Perlu diketahui, tidak semua orang yang terinfeksi bakteri Tuberkulosis (TBC) akan secara otomatis menderita sakit TBC. Mayoritas orang terinfeksi dapat membersihkan infeksinya sendiri. Sekitar 90%-nya adalah kelompok usia dewasa, dengan lebih banyak kasus adalah laki-laki dibanding perempuan. Namun salah satu tantangan utama dalam penanggulangan TBC adalah dalam hal diagnosis infeksi dan penyakit TBC, terlebih lagi pada keadaan koinfeksi dengan HIV.
“Tuberkulosis dan HIV merupakan masalah kesehatan di dunia dan terlebih di Indonesia dimana penanggulangannya memerlukan pemahaman dan pendekatan secara multidisiplin, klinis dan kesehatan masyarakat, serta mempertimbangkan aspek kemanusiaan,” kata Dosen Spesialis Penyakit FK-KMK UGM dalam Prof. dr. Yanri Wijayanti Subronto, PhD, SpPD-KPTI, FINASIM., dalam Pengukuhan Jabatan Guru Besar dalam Bidang Penyakit Tropik dan Infeksi, Selasa (25/2), di ruang Balai Senat UGM.

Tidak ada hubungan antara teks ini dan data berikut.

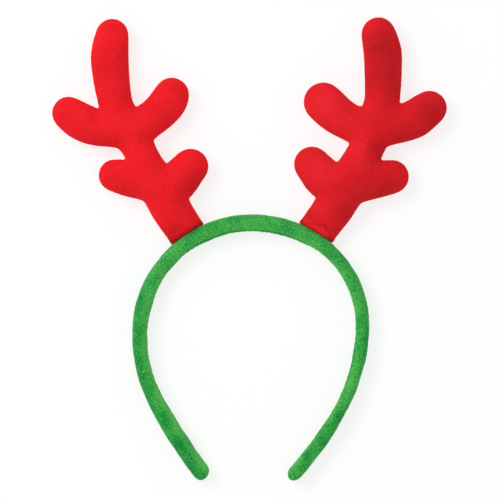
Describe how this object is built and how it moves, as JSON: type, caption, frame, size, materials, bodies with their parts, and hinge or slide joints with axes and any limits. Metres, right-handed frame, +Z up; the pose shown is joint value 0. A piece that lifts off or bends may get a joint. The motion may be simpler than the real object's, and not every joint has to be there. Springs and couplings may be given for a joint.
{
  "type": "reindeer antler headband",
  "caption": "Padded velvet headband arch with stuffed velvet reindeer antlers, lying flat on its back.",
  "frame": {"origin": "on the surface that the headband lies on, under the centre of its bounding box", "axes": "+X to the viewer's right across the arch, +Y from the arch's tips to the antlers' top tines, +Z up from the surface, which is front to back when the headband is worn"},
  "size_m": [0.2286, 0.2686, 0.0176],
  "materials": {
    "green_velvet": "short-pile velvet, mottled by the lie of its nap",
    "red_velvet": "short-pile velvet, smooth and slightly sheeny"
  },
  "bodies": {
    "root": {"headband": "green_velvet", "antler_left": "red_velvet", "antler_right": "red_velvet"}
  },
  "joints": []
}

Dalam pidato pengukuhan yang berjudul “Tuberkulosis dan HIV: Tinjauan aspek klinis medis, Kesehatan masyarakat dan kemanusiaan”, Yanri mengatakan untuk saat ini cara diagnosis TB telah berkembang, antara lain GeneXpert M. tuberculosis/ resistance to Rifampicin (MTB/ RIF) atau Xpert MTB/ RIF Ultra Assay yang dapat menentukan ada tidaknya bakteri Tuberkulosis sekaligus menentukan adanya resistensi terhadap obat Rifampicin. “Tes ini direkomendasikan oleh WHO sebagai lini pertama penegakan diagnosis menggantikan pemeriksaan mikroskopis apusan sputum,” ujarnya.
Menurutnya, salah satu cara pencegahan TBC pada pasien HIV adalah pemberian terapi pencegahan tuberkulosis atau sering disebut sebagai TPT yaitu memberikan kombinasi satu atau dua macam obat TBC kepada pasien HIV yang tidak sedang menderita penyakit TBC yang aktif. TPT diberikan antara 3 sampai 6 bulan tergantung dari jenis obat TPT yang diberikan, yaitu 3 bulan untuk obat INH + Rifapentin atau 6 bulan dengan obat INH. “Pemberian TPT diharapkan mencegah pasien HIV untuk muncul penyakit TBC, dan efek perlindungan dari TPT ini dapat mencapai 3-5 tahun,” ujarnya.
Yanri menegaskan, penyakit TBC dan HIV masih merupakan masalah dalam klinis medis, kesehatan masyarakat dan sistem Kesehatan, serta kemanusiaan karena masih adanya stigma dan marjinalisasi pada penderitanya. “Sudah saatnya kita lebih toleran, lebih tidak menghakimi, dan dapat memberikan layanan dengan pikiran dan hati yang terbuka,” tuturnya.